When I had arrived to Buenos Aires in my most early 20s, I was invited to dine at the house of my godmother and first cousin, Inecita O’Reilly Kuker. She was a widow who had recently married a wealthy widower. She had four children, and he had four. Since most of them were either teenagers or older they had all invited their friends. They all sat at a table as long as some of that regal Masterpiece Theatre kind. We all had finger bowls at our place settings and when I sat down there was absolute silence. Everybody was staring at me. When I picked up my soup spoon (and apparently I did this quite well) the silence was replaced by sighs of relief. It seemed I was “educado”. I had passed muster. By dessert time I was shocked to see how the widower’s (Mr. Kuker) daughters ate their oranges and bananas. They used a fork and knife to peel both fruits and never ever touched either of them.
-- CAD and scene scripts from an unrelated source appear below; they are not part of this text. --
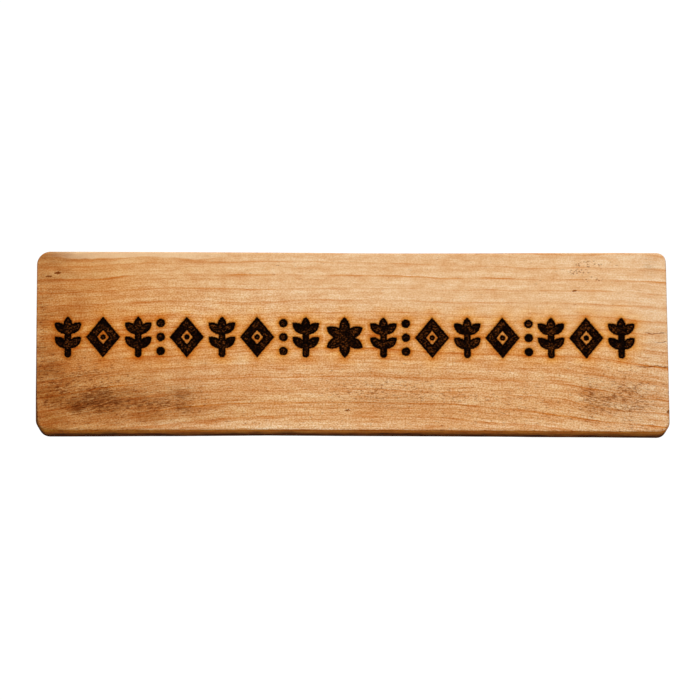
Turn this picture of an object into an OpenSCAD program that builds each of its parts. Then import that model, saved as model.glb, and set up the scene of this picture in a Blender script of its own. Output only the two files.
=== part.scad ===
// Wall plaque: one solid board with eased edges and a burnt-in ornament,
// a sawtooth hanger nailed to its back, and two felt pads that keep it off the wall.
// X runs along the board to the right, Y towards the wall, Z up. The wall is at y = 0.
// The origin is the hang point: the top of the hanger's middle notch, in the wall's plane.

/* [Board] */
// Length of the board, along X
board_w = 300; // [296:1:400]
// Height of the board, along Z
board_h = 86.5; // [80:0.5:120]
// Thickness of the board, along Y
board_t = 18; // [14:0.5:25]
// Radius of the eased edges round both faces
ease_r = 1; // [0.6:0.1:1.8]
// Radius of the bottom left corner, seen from the front
corner_bottom_left = 5.5; // [4:0.5:12]
// Radius of the bottom right corner
corner_bottom_right = 5; // [4:0.5:12]
// Radius of the top right corner
corner_top_right = 4.5; // [4:0.5:12]
// Radius of the top left corner
corner_top_left = 6.5; // [4:0.5:12]

/* [Burnt ornament] */
// Height of the ornament's middle line above the bottom edge
band_z = 45; // [35:0.5:50]
// Distance of the ornament's middle to the right of the board's middle
band_x = -3.5; // [-4:0.5:4]
// Height of the tallest marks
mark_h = 19.5; // [17:0.5:21]
// Width of a burnt stroke
stroke_w = 3.9; // [3:0.1:4.2]
// Gap between two neighbouring marks
mark_gap = 2.5; // [2:0.1:2.8]
// Depth of the burnt grooves
burn_depth = 0.8; // [0.4:0.1:1.5]

/* [Sawtooth hanger] */
// Length of the hanger strip
hanger_w = 46; // [44:1:60]
// Height of the hanger strip
hanger_h = 9; // [8:0.5:12]
// Thickness of the strip's sheet steel
sheet_t = 0.8; // [0.6:0.1:1]
// Gap behind the raised middle, for the head of the nail in the wall
hanger_gap = 1.9; // [1.4:0.1:2]
// Distance from the board's top edge down to the hanger's middle
hanger_drop = 16; // [10:1:24]
// Number of notches that the nail in the wall can sit in
notch_count = 7; // [3:2:7]

/* [Nails] */
// Diameter of a nail's shank
nail_d = 1.5; // [1.2:0.1:1.8]
// Length of the shank inside the board
nail_reach = 11; // [8:0.5:12]
// Diameter of a nail's head
nail_head_d = 3.8; // [3:0.1:4.5]

/* [Felt pads] */
// Diameter of a felt pad
pad_d = 12; // [8:0.5:14]
// Thickness of a felt pad
pad_t = 3; // [3:0.1:4]
// Distance from the board's end to a pad's centre
pad_inset_x = 17; // [14:1:30]
// Height of a pad's centre above the bottom edge
pad_z = 15; // [12:1:20]

/* [Hidden] */
$fn = 64;

wood = "peru";
zinc = "silver";
felt = "dimgray";

// How far a cutting shape runs past the face that it opens
overrun = 1;

// The ornament's row of marks, from left to right
ROW = [
  "sprig", "lozenge", "sprig", "dots",
  "lozenge", "sprig", "lozenge", "dots",
  "sprig", "rosette", "sprig", "dots",
  "lozenge", "sprig", "lozenge", "dots",
  "sprig", "lozenge", "sprig",
];
sprig_w = 12.4;
stem_w = 3;
leaf_w = 4.2;
leaf_tilt = 50;
leaf_pitch = 6.9;
lozenge_w = 16;
seed_d = 2.4;
rosette_w = mark_h;
petal_w = 5;
petal_count = 6;
dot_pitch = 6.8;

// The hanger's flat ends are each this long, and its nails are this far in from them
tab_w = 8;
nail_inset = 4;
nail_x = hanger_w / 2 - nail_inset;
hanger_corner_r = 1.5;
notch_pitch = 3.4;
notch_depth = 2;
// Width of the flat tip left between two notches
tooth_tip_w = 0.4;
nail_hole_clearance = 0.1;
nail_tip = 2;
nail_head_h = 0.9;

// Heights above the board's bottom edge
hanger_z = board_h - hanger_drop;
hang_point_z = hanger_z - hanger_h / 2 + notch_depth;

function mark_width(kind) =
  kind == "sprig" ? sprig_w
  : kind == "lozenge" ? lozenge_w
  : kind == "rosette" ? rosette_w
  : stroke_w;

// Left side of mark i, measured from the left end of the row
function mark_start(i) = i == 0 ? 0 : mark_start(i - 1) + mark_width(ROW[i - 1]) + mark_gap;

row_w = mark_start(len(ROW) - 1) + mark_width(ROW[len(ROW) - 1]);

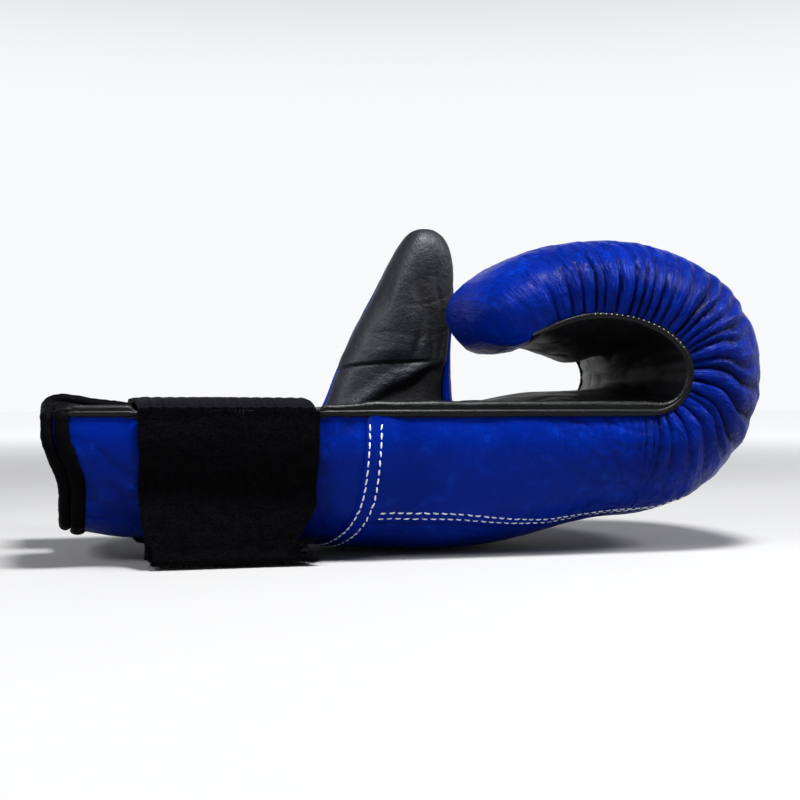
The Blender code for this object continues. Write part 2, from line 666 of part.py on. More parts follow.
def build_thumb(thumb):
    last = len(THUMB_ROWS) - 1
    back = (0, THUMB_BACK_COLUMNS)
    front = (THUMB_BACK_COLUMNS, THUMB_COUNT)
    skin_out = thumb_point(0, 0)
    skin_in = thumb_point(LEATHER, LEATHER)
    cap = block((last - 1, last), (0, THUMB_COUNT))
    thick_sheet("thumb_front_panel", block((1, last - 1), front) | cap, skin_out, skin_in,
                BLACK_LEATHER, thumb)
    thick_sheet("thumb_base_panel", block((0, 1), front), skin_out, skin_in, BLACK_LEATHER, thumb)
    thick_sheet("thumb_back_panel", block((0, last - 1), back), skin_out, skin_in, BLUE_LEATHER,
                thumb)
    foam_out = thumb_point(LEATHER + GAP, LEATHER + GAP)
    foam_in = thumb_point(LEATHER + GAP + 0.2 * MM, LEATHER + GAP + THUMB_FOAM)
    thick_sheet("thumb_foam", block((0, last - 2), (1, THUMB_BACK_COLUMNS - 1)), foam_out, foam_in,
                FOAM_GREY, thumb)
    extra = 2 * GAP + LEATHER
    lining_out = thumb_point(extra + 0.2 * MM, extra + THUMB_FOAM)
    lining_in = thumb_point(extra + 0.2 * MM + LINING, extra + THUMB_FOAM + LINING)
    thick_sheet("thumb_lining", block((0, last), (0, THUMB_COUNT)), lining_out, lining_in,
                LINING_CLOTH, thumb)


def main():
    clear_scene()
    crown = back_point(S_SPLIT, 0.5, LEATHER_OUT)
    fingers = joint_empty("finger_pivot", crown)
    thumb = joint_empty("thumb_pivot", THUMB_HINGE)
    top_edge = back_point(ROWS[4], 0.02, even_layer(-GAP - STRAP))
    strap = joint_empty("strap_pivot", top_edge)
    tail = joint_empty("tail_pivot", (sum(TAIL_X) / 2, STRAP_FOOT_Y - GAP, TAIL))
    build_leather(fingers)
    build_padding(fingers)
    build_piping(fingers)
    build_binding()
    build_stitching()
    build_wrist(strap, tail)
    build_thumb(thumb)
    bpy.context.view_layer.update()


main()
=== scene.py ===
"""Looks of the padded bag mitt: skins, piping, stitches, strap and materials round the CAD frame.

Every soft piece is built on the same surface as the CAD solids. That surface is addressed by s,
the distance along the palm seam from the cuff's rim to the fingertips, and by a share: over the
back from 0 at the little-finger seam to 1 at the index seam, and across the palm from 1 at the
index seam to -1 at the little-finger seam. Reliefs such as gathers and seams move the skins
along their own normals.
"""
import math

import bmesh
import bpy
import numpy as np
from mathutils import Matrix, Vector


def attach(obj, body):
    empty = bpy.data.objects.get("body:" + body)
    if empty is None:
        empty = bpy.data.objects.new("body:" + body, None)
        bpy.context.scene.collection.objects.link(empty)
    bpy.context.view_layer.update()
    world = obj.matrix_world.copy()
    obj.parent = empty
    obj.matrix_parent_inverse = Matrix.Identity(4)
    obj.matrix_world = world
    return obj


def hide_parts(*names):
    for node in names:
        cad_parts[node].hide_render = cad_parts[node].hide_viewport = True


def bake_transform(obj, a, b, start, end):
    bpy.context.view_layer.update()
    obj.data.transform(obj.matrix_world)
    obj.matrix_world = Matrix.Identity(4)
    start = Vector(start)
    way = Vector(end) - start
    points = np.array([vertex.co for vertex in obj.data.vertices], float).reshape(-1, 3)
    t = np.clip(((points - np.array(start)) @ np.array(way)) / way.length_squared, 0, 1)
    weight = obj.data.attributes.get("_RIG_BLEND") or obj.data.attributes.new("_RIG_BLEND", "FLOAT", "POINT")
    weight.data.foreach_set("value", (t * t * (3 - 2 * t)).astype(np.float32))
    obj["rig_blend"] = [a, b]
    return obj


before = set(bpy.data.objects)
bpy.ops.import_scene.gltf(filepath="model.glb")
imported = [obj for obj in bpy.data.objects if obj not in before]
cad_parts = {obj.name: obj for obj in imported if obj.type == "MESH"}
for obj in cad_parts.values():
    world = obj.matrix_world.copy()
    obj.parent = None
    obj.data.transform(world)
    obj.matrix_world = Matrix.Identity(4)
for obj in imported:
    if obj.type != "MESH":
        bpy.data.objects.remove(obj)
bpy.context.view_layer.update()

MM = 0.001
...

Of late I have been observing both my granddaughters and in particular when they have soup in our home. Rosemary has purchased these extremely fresh saltines from the Canadian Super Store that are individually wrapped in cellophane. I have watched in horror as both smash the unopened packages with their fists and then empty the contents into the soup. I try to explain that this is rude. I try to explain that the back and forth tasting of soup and crackers is far more interesting and inviting than eating the "menjunje" “or sloppy mixture of their soup bowl. But they don’t listen to me and I suspect that Rebecca does this just to rile me. She even has told me that everybody does this at the White Spot (neither my first cousin Inecita nor this blogger would ever go to such a place!) even their father. Their mother, Hilary (my daughter) has added that a stress in the importance of manners is in decline.
I hope it is all a phase and that my mother will, from wherever she is now, utter, “Hay tan poca gente fina como nosotros,” including both my granddaughters in her rarified list.